Nitrogen Versus Air: Which Is Better in Tires?

Nitrogen is necessary for race cars and beneficial to regular automotive tire performance, too.
Nitrogen is necessary for race cars and beneficial to regular automotive tire performance, too.

Valve stems of many automobile tires have a green cap indicating they are filled with nitrogen. Is there any advantage to putting nitrogen in my automobile tires instead of compressed air? How does it work?

Why Nitrogen Is Better Than Air

There are multiple reasons why nitrogen is preferable to air in automobile tires:

  • better pressure retention leading to increased fuel economy and improved tire lifespan
  • cooler running temperatures accompanied by less pressure fluctuation with temperature change
  • less tendency toward wheel rot

To understand why, it’s helpful to review the composition of air. Air is mostly nitrogen (78%), with 21% oxygen, and smaller amounts of carbon dioxide, water vapor, and other gases. The oxygen and water vapor are the molecules that matter.

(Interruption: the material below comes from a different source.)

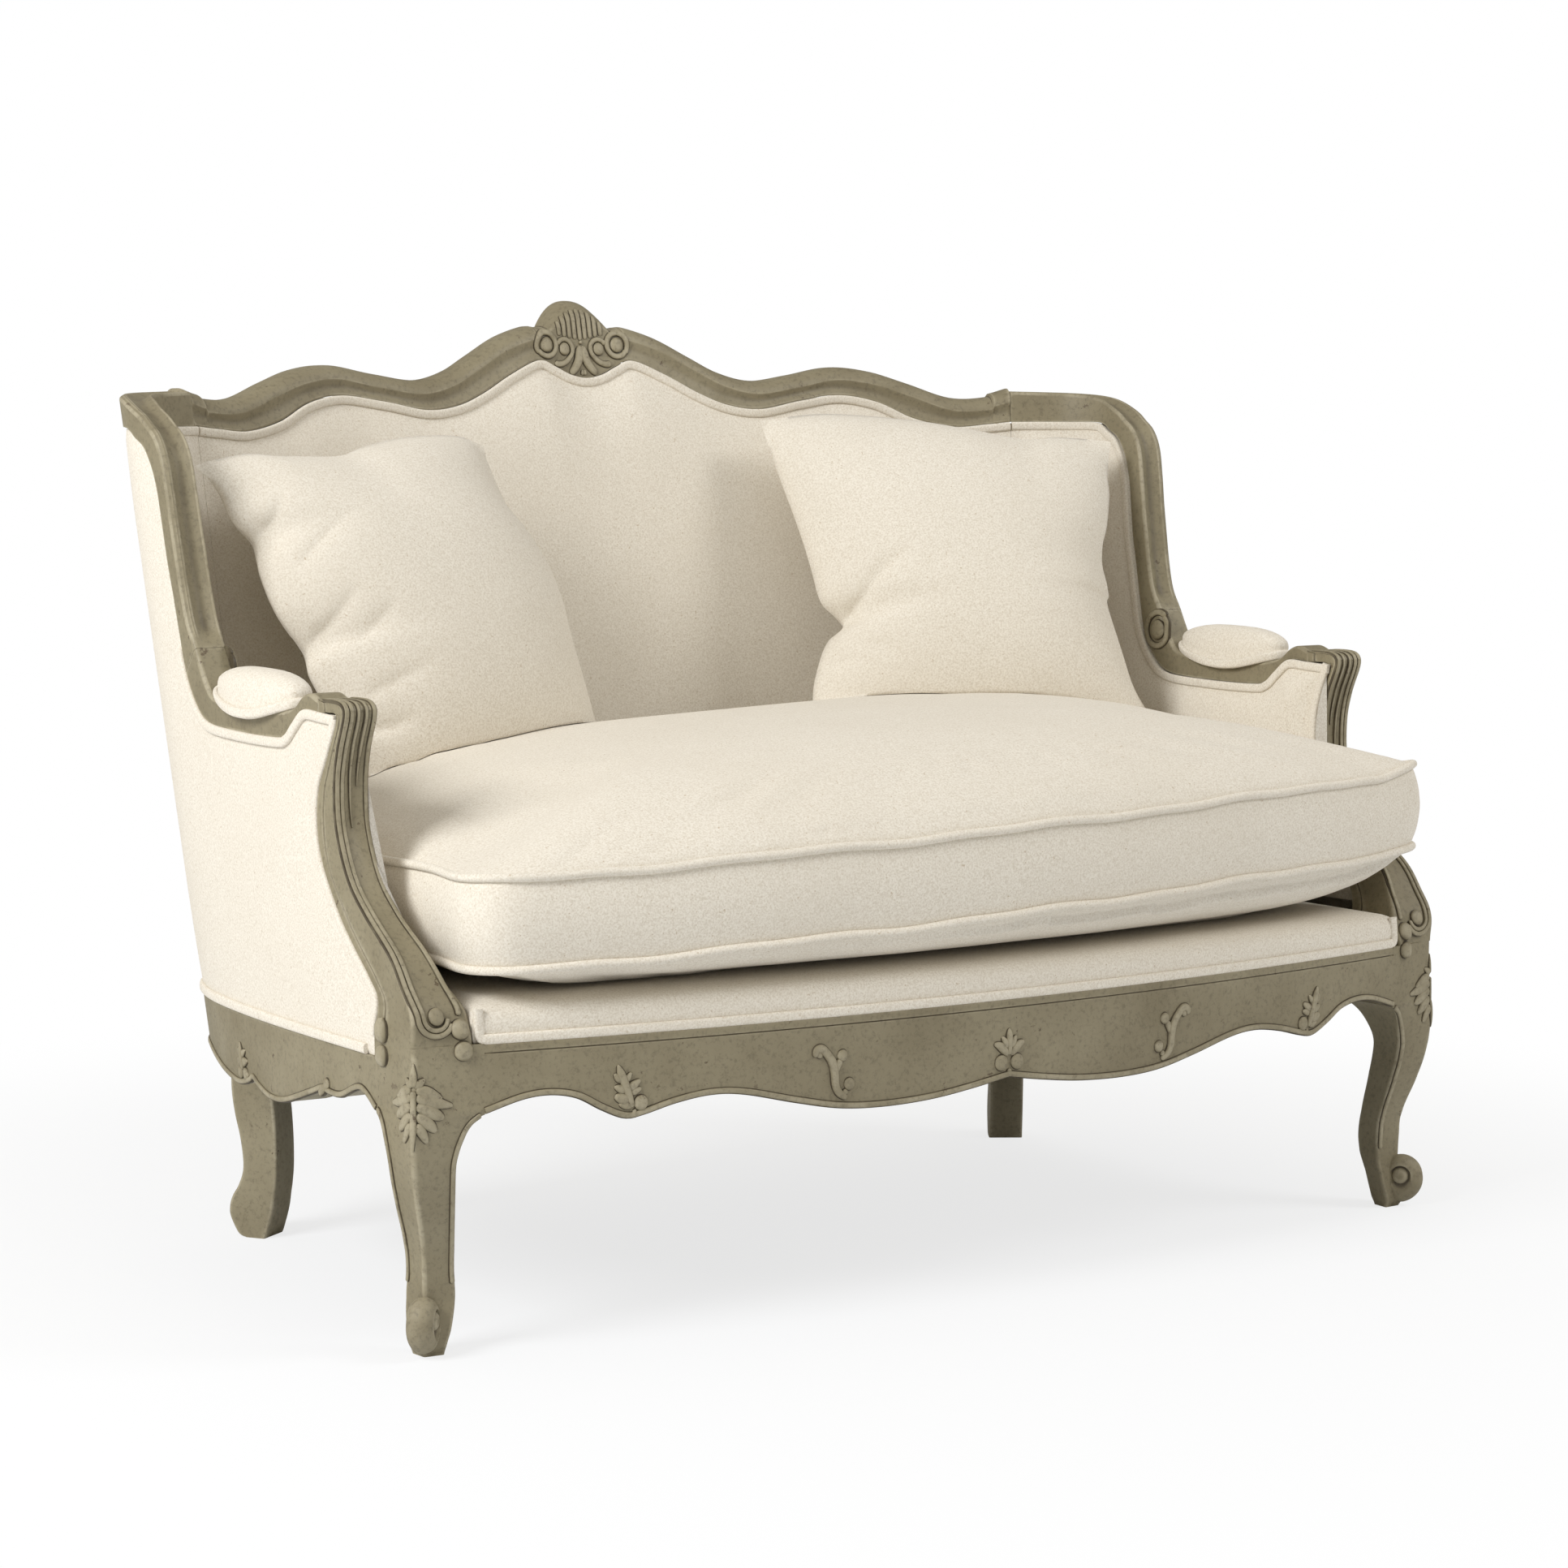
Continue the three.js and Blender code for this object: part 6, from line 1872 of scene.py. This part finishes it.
def keep_clear(points, piece, direction):
    """Moves points that lie beyond the surface of a piece, along a direction, to 1 mm in front of it."""
    clearance, reach = 1 * mm, 0.22
    direction = Vector(direction)
    surface = BVHTree.FromPolygons([tuple(place) for place in places_of(piece.data)],
                                   [tuple(face.vertices) for face in piece.data.polygons])
    for index, place in enumerate(points):
        start = Vector(place) - direction * reach
        hit, _, _, distance = surface.ray_cast(start, direction, reach + clearance)
        if hit is not None:
            points[index] = start + direction * (distance - clearance)


class SETTEE_OT_pillows(bpy.types.Operator):
    """Adds the two loose throw pillows"""
    bl_idname = "settee.pillows"
    bl_label = "Throw pillows"

    def execute(self, context):
        pieces = bpy.data.objects
        for side, seams in pillow_seams.items():
            pillow = bent_grid(f"pillow_linen_{side}", pillow_points(seams) * mm, 70)
            local = places_of(pillow.data)
            settle(pillow, np.flatnonzero(np.abs(local[:, 2]) < 0.5 * mm), pressure=2.0, slack=-0.03,
                   cap=np.full(len(local), 2.5 * mm), stiff=6.0, loose=range(len(local)))
            local = places_of(pillow.data)
            from_seam = np.clip(-local[:, 2] / (20 * mm), 0, 1)
            local[:, 2] += crease_depth(local / mm, seams["creases"]) * mm * from_seam
            turn = math.radians(seams["turn"])
            across = np.array([math.cos(turn), math.sin(turn), 0])
            level = np.array([-math.sin(turn), math.cos(turn), 0])
            behind = level * math.cos(pillow_lean) - np.array([0, 0, math.sin(pillow_lean)])
            upward = level * math.sin(pillow_lean) + np.array([0, 0, math.cos(pillow_lean)])
            middle = np.array(seams["middle"]) + [0, settee_shift, 0]
            points = middle + local[:, :1] * across + local[:, 1:2] * upward + local[:, 2:] * behind
            keep_clear(points, pieces["back_pad_linen"], (0, 1, 0))
            keep_clear(points, pieces[f"side_pad_linen_{side}"], (1 if side == "right" else -1, 0, 0))
            keep_clear(points, pieces["seat_cushion_linen"], (0, 0, -1))
            pillow.data.vertices.foreach_set("co", points.astype(np.float32).ravel())
            pillow.data.update()
            dress(pillow, "linen", body=f"{side}_pillow", stands_for=(f"pillow_{side}",))
        return {"FINISHED"}


class SETTEE_OT_inner_frame(bpy.types.Operator):
    """Gives the hidden wood, springs, straps and dust cover their finishes"""
    bl_idname = "settee.inner_frame"
    bl_label = "Inner frame finishes"

    def execute(self, context):
        kinds = (("spring_steel", ("seat_spring",)), ("jute", ("back_webbing",)),
                 ("dust_cloth", ("dust_cover",)),
                 ("bare_wood", ("back_lower_rail", "front_corner_block", "rear_corner_block", "seat_brace")))
        for name, node in frame["nodes"].items():
            for finish, starts in kinds:
                if name.startswith(starts):
                    for slot in node.material_slots:
                        slot.material = finish_of(finish)
        return {"FINISHED"}


# The camera that was fitted to the photograph, and the lamps: a name, a place, a size and a power each
camera_place = (-2.473, -3.689, 0.950)
camera_turn = (math.radians(90 - 5.74), 0, math.radians(-34.02))
camera_lens = 89.72
lamps = (("key_lamp", (-4.1, -0.8, 3.1), 1.8, 170.0), ("fill_lamp", (2.7, -2.6, 3.4), 1.6, 66.0))
world_colour, world_strength = (1, 0.955, 0.88, 1), 0.43
floor_colour, floor_size, floor_drop = (0.88, 0.9, 0.93, 1), 60, 0.2 * mm


class SETTEE_OT_stage(bpy.types.Operator):
    """Adds the floor, the lamps and the camera"""
    bl_idname = "settee.stage"
    bl_label = "Stage"

    def execute(self, context):
        scene = context.scene
        deselect()
        bpy.ops.mesh.primitive_plane_add(size=floor_size, location=(0, 0, -floor_drop))
        floor = context.object
        floor.name = "floor"
        floor_look = dict(Base_Color=floor_colour, Specular_IOR_Level=0)
        material, shader, tree = new_material("floor_white", 0.9, **floor_look)
        glow = tree.node("ShaderNodeEmission", Strength=1.0)
        centre = tree.node("ShaderNodeVectorMath", operation="LENGTH")
        tree.link(tree.place(), centre.inputs[0])
        half = tree.node("ShaderNodeMixShader")
        tree.link(tree.ramp(centre.outputs["Value"], 0.6, 1.7, 0.76, 1.0), half.inputs["Fac"])
        tree.link(shader.outputs[0], half.inputs[1])
        tree.link(glow.outputs[0], half.inputs[2])
        surface = tree.over_camera(half.outputs[0], shader.outputs[0])
        tree.link(surface, tree.nodes["Material Output"].inputs["Surface"])
        floor.data.materials.append(material)
        world = bpy.data.worlds.new("studio")
        scene.world = world
        world.use_nodes = True
        tree = ShaderTree(world.node_tree)
        plain = tree.nodes["Background"]
        plain.inputs["Color"].default_value = world_colour
        plain.inputs["Strength"].default_value = world_strength
        white = tree.node("ShaderNodeBackground", Strength=1.0, Color=(1, 1, 1, 1))
        surface = tree.over_camera(white.outputs[0], plain.outputs[0])
        tree.link(surface, tree.nodes["World Output"].inputs["Surface"])
        for name, place, size, power in lamps:
            bpy.ops.object.light_add(type="AREA", location=place)
            lamp = context.object
            lamp.name = name
            lamp.data.size = size
            lamp.data.energy = power
            lamp.rotation_euler = (Vector((0, 0, 0.5)) - Vector(place)).to_track_quat("-Z", "Y").to_euler()
        bpy.ops.object.camera_add(location=camera_place, rotation=camera_turn)
        camera = context.object
        camera.data.lens = camera_lens
        camera.data.sensor_width = 36
        camera.data.clip_end = 100
        scene.camera = camera
        scene.view_settings.view_transform = "Standard"
        return {"FINISHED"}


class SETTEE_PT_panel(bpy.types.Panel):
    """Lists the settee's pieces in the sidebar"""
    bl_label = "Winged settee"
    bl_space_type = "VIEW_3D"
    bl_region_type = "UI"
    bl_category = "Settee"

    def draw(self, context):
        for group in (context.scene.settee_sizes, context.scene.settee_colours):
            for key in group.__annotations__:
                self.layout.prop(group, key)
        for step in steps:
            self.layout.operator(step.bl_idname)


steps = (
    SETTEE_OT_crest_rail,
    SETTEE_OT_wing_rails,
    SETTEE_OT_arm_rails,
    SETTEE_OT_arm_posts,
    SETTEE_OT_front_legs,
    SETTEE_OT_rear_legs,
    SETTEE_OT_front_rail,
    SETTEE_OT_side_rails,
    SETTEE_OT_covers,
    SETTEE_OT_pads,
    SETTEE_OT_seat_deck,
    SETTEE_OT_arm_pads,
    SETTEE_OT_welts,
    SETTEE_OT_seat_cushion,
    SETTEE_OT_pillows,
    SETTEE_OT_inner_frame,
    SETTEE_OT_stage,
)
classes = (settee_sizes, settee_colours, *steps, SETTEE_PT_panel)


def register():
    for cls in classes:
        bpy.utils.register_class(cls)
    bpy.types.Scene.settee_sizes = bpy.props.PointerProperty(type=settee_sizes)
    bpy.types.Scene.settee_colours = bpy.props.PointerProperty(type=settee_colours)


def unregister():
    del bpy.types.Scene.settee_sizes
    del bpy.types.Scene.settee_colours
    for cls in reversed(classes):
        bpy.utils.unregister_class(cls)


def main():
    register()
    for step in steps:
        group, name = step.bl_idname.split(".")
        getattr(getattr(bpy.ops, group), name)()


if __name__ == "__main__":
    main()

Although you might think oxygen would be a larger molecule than nitrogen because it has a higher mass on the periodic table, elements further along an element period actually have a small atomic radius because of the nature of the electron shell. An oxygen molecule, O2, is smaller than a nitrogen molecule, N2, making it easier for oxygen to migrate through the wall of tires. Tires filled with air deflate more quickly than those filled with pure nitrogen.

Does It Really Matter?

Is it enough to matter? A 2007 Consumer Reports study compared air-inflated tires and nitrogen-inflated tires to see which lost pressure more quickly and whether the difference was significant.

The study compared 31 different automobile models with tires inflated to 30 psi. They followed the tire pressure for a year and found air-filled tires lost an average of 3.5 psi, while nitrogen-filled tires lost an average of 2.2 psi. In other words, air-filled tires leak 1.59 times more quickly than nitrogen-filled tires.

The leakage rate varied widely between different brands of tires, so if a manufacturer recommends filling a tire with nitrogen, it’s best to heed the advice. For example, the BF Goodrich tire in the test lost 7 psi. Tire age also mattered. Presumably, older tires accumulate tiny fractures which make them more leaky with time and wear.

Water is another molecule of interest. If you only ever fill up your tires with dry air, the effects of water aren’t a problem, but not all compressors remove water vapor.

Water in tires should not lead to tire rot in modern tires because they are coated with aluminum so they will form aluminum oxide when exposed to water. The oxide layer protects the aluminum from further attack in much the same way chrome protects steel. However, if you are using tires that do not have the coating, water can attack the tire polymer and degrade it.

The more common problem (which I have noted in my Corvette, when I have used air rather than nitrogen) is that water vapor leads to pressure fluctuations with temperature. If there is water in your compressed air, it enters the tires. As the tires heat up, the water vaporizes and expands, increasing tire pressure much more significantly than what you see from the expansion of nitrogen and oxygen.

As the tire cools, pressure drops appreciably. The changes reduce tire life expectancy and affect fuel economy. Again, the magnitude of the effect likely is influenced by brand of tire, age of tire, and how much water you have in your air.

The Bottom Line

The important thing is to make sure your tires are kept inflated at the proper pressure. This is much more important than whether the tires are inflated with nitrogen or with air. However, if your tires are expensive or you drive under extreme conditions (i.e., at high speeds or with extreme temperature changes over the course of a trip), it’s worth it to use nitrogen. If you have low pressure but normally fill with nitrogen, it’s better to add compressed air than wait until you can get nitrogen, but you may see a difference in the behavior of your tire pressure.

If there is water in with the air, any problems will likely be lasting, since there’s nowhere for the water to go.

Air is fine for most tires and preferable for a vehicle you’ll take to remote locations, since compressed air is much more readily available than nitrogen.